If this sounds like more than you can tackle at home, try asking for it by name (
hom don jing gee yok
) at an authentic Cantonese restaurant. Your servers just might be willing to convey the request to the kitchen, where it can almost surely be met. The dish may well be a nostalgic taste of home for many Cantonese, perhaps including your chef.
Where:
In New York
, Amazing 66, tel 212-334-0099,
amazing66.com
.
Mail order:
For salted duck eggs, amazon.com (search chinese century eggs).
Further information and recipes:
The Chinese Cookbook
by Craig Claiborne and Virginia Lee (1972);
The Thousand Recipe Chinese Cookbook
by Gloria Bley Miller (1984);
atablefortwo.com.au
(search steamed pork mince with salted duck egg).
Tip:
If you can’t find salted duck eggs, use fresh chicken eggs sprinkled with salt.
With their woodsy, aromatic earthiness and lip-tingling, addictive, slow-burn heat, Sichuan peppercorns (
Zanthoxylum simulans
) are among the world’s most intriguing spices. The hallmark flavor of the cuisine of western China, where they are called
huajiao
, they are not true peppercorns, but rather the red-brown berries of a large, prickly shrub.
Native to Sichuan Province and cultivated there possibly as far back as the Neolithic period, the spice is used to fire up marinades, roasted meats, fish, poultry, and cooking oil for a number of classic regional dishes, including tea-smoked duck (see
listing
), hot-and-sour cabbage, barbecued spareribs (see
listing
), and dry-fried chicken.

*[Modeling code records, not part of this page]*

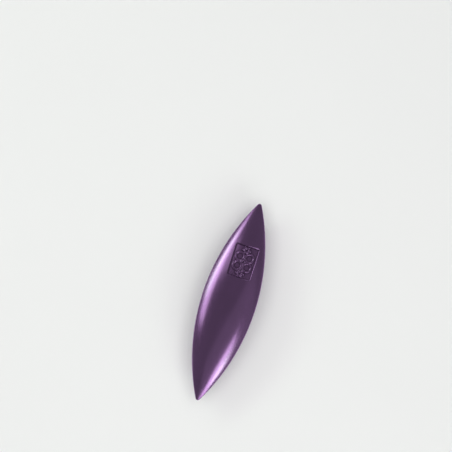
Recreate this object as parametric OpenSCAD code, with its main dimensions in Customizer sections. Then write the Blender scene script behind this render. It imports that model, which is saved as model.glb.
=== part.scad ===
/* [Outline] */
// Length over both tips
shuttle_length = 70; // [60:0.5:80]
// Width of the blades at their middle
shuttle_width = 18.8; // [16:0.2:22]
// Thickness over the crowns of both blades
shuttle_thickness = 13.6; // [11:0.2:16]
// Radius of the blunted tips, seen from above
tip_r = 0.8; // [0.6:0.1:1.2]

/* [Blades] */
// Thickness of the stamped sheet
sheet_t = 0.8; // [0.6:0.1:1]
// Slope of the crown at the long edges, in degrees
edge_slope = 38; // [28:1:42]
// Radius of the crown across the very tips
tip_crown_r = 3; // [2:0.5:6]
// Depth ground flat on each tip, where the blades bear on each other
tip_land = 0.15; // [0.05:0.05:0.3]

/* [Post] */
// Length of the post along the shuttle
post_length = 15; // [13:0.5:20]
// Thickness of the post across the shuttle
post_width = 5; // [4:0.25:7]
// Diameter of the hole that takes the start of the thread
thread_hole_d = 1.5; // [1:0.1:2.5]
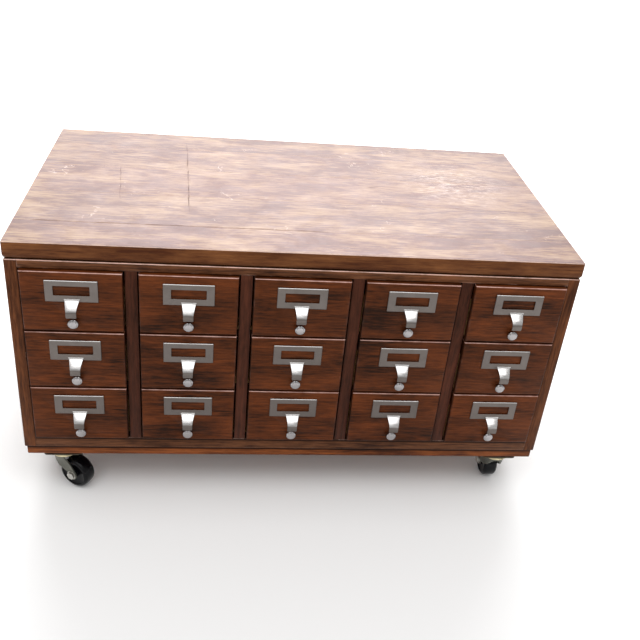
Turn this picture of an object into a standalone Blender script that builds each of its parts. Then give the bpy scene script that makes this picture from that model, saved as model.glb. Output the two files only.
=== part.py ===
"""Card catalog cabinet on casters: fifteen card drawers in a glued hardwood case.

Each drawer carries a label pull and a card rod. Sizes are in metres and +Z is up. The origin is
on the floor under the middle of the whole object, and the drawers open towards -Y.
"""

import math

import bmesh
import bpy
from mathutils import Matrix, Vector

# Clearances and cuts
SEAT_GAP = 0.0003
RUNNING_GAP = 0.0004
OVERRUN = 0.001
WELD_DISTANCE = 0.00001

# Case: five columns of three drawers between end panels and partitions
COLUMNS = 5
ROWS = 3
OPENING_WIDTH = 0.150
PARTITION_THICKNESS = 0.018
END_PANEL_THICKNESS = 0.018
CASE_DEPTH = 0.460
TOP_RAIL_HEIGHT = 0.013
BOTTOM_RAIL_HEIGHT = 0.021
BACK_THICKNESS = 0.006
BACK_REBATE = 0.004
CASE_EDGE_ROUND = 0.002
CASE_ROUND_SEGMENTS = 2
TOP_DRAWER_GAP = 0.0015
BOTTOM_DRAWER_GAP = 0.003
RUNNER_WIDTH = 0.011
RUNNER_HEIGHT = 0.006

# Top board, rounded under along its lower edge
TOP_THICKNESS = 0.028
TOP_OVERHANG = 0.001
TOP_LOWER_ROUND = 0.008
TOP_LOWER_SEGMENTS = 4
TOP_UPPER_ROUND = 0.001

# Base board under the case
BASE_THICKNESS = 0.0185
BASE_INSET = 0.003
BASE_ROUND = 0.004
BASE_SEGMENTS = 2

# Drawers
FRONT_HEIGHT = 0.1005
FRONT_THICKNESS = 0.020
FRONT_SIDE_GAP = 0.00225
FRONT_PROUD = 0.007
FRONT_ROUND = 0.0025
FRONT_SEGMENTS = 2
ROW_GAP = 0.003
BODY_SETBACK = 0.0005
BODY_RISE = 0.002
BODY_BACK_GAP = 0.016
SIDE_HEIGHT = 0.070
SIDE_THICKNESS = 0.008
DRAWER_BACK_THICKNESS = 0.010
DRAWER_BACK_DROP = 0.008
FLOOR_THICKNESS = 0.004
FLOOR_RISE = 0.003

# Label pull: a flat frame with a window, a slot behind it and a curled finger tongue
PULL_WIDTH = 0.0755
PULL_HEIGHT = 0.0353
PULL_TOP_MARGIN = 0.0129
PULL_STANDOFF = 0.0022
PULL_SHEET = 0.0010
PULL_LIP = 0.0022
WINDOW_WIDTH = 0.052
WINDOW_TOP_BORDER = 0.0088
WINDOW_BOTTOM_BORDER = 0.0107
TONGUE_WIDTH = 0.0152
TONGUE_THICKNESS = 0.0014
TONGUE_FLARE = 0.0042
TONGUE_FLARE_DROP = 0.016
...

It’s also essential to five-spice powder, a common Chinese seasoning blend that typically also includes cinnamon, cloves, fennel seed, and star anise.
Prized for their sensory effect as much as for their flavor, the peppercorns trigger a distinctive buzzing tingle on the lips (called
ma la
in Chinese) that surprises novices and thrills the pepper’s legions of devotees.
Further adding to the raffish allure of these wrinkled, mahogany-hued berries is the fact that, from 1968 to 2005, the United States banned their importation on the grounds that they could potentially carry a canker harmful to citrus crops. Although the ban was widely flouted—many vendors of Chinese medicine sold the peppercorns secretly and chefs found ways to get them—it did make the spice harder to come by, and that much more tantalizing for its rarity. To have the ban lifted, Chinese
exporters agreed to heat-treat their peppercorns to kill any traces of the virus. Die-hard aficionados bemoan this treatment, which tempers the spice’s potency, but it assures a steady supply for U.S. fans of authentic Sichuan cuisine and of the smoky, lemony heat that only huajiao can provide.
Mail order:
amazon.com (search olive nation sichuan peppercorns).
Further information and recipes:
Mrs. Chiang’s Szechwan Cookbook
by Jung-Feng Chiang with Ellen Schrecker and John Schrecker (1987);
Shark’s Fin and Sichuan Pepper
by Fuchsia Dunlop (2009);
saveur.com
(search capital of heat).
Tip:
To experience the full effect of the peppercorns, toast them in a dry frying pan over moderate heat for 7 to 8 minutes. Store toasted peppercorns in a jar with a tight-fitting lid in a cool, dry place; they will keep for several months. Crush them just before using to release their aromatic oils.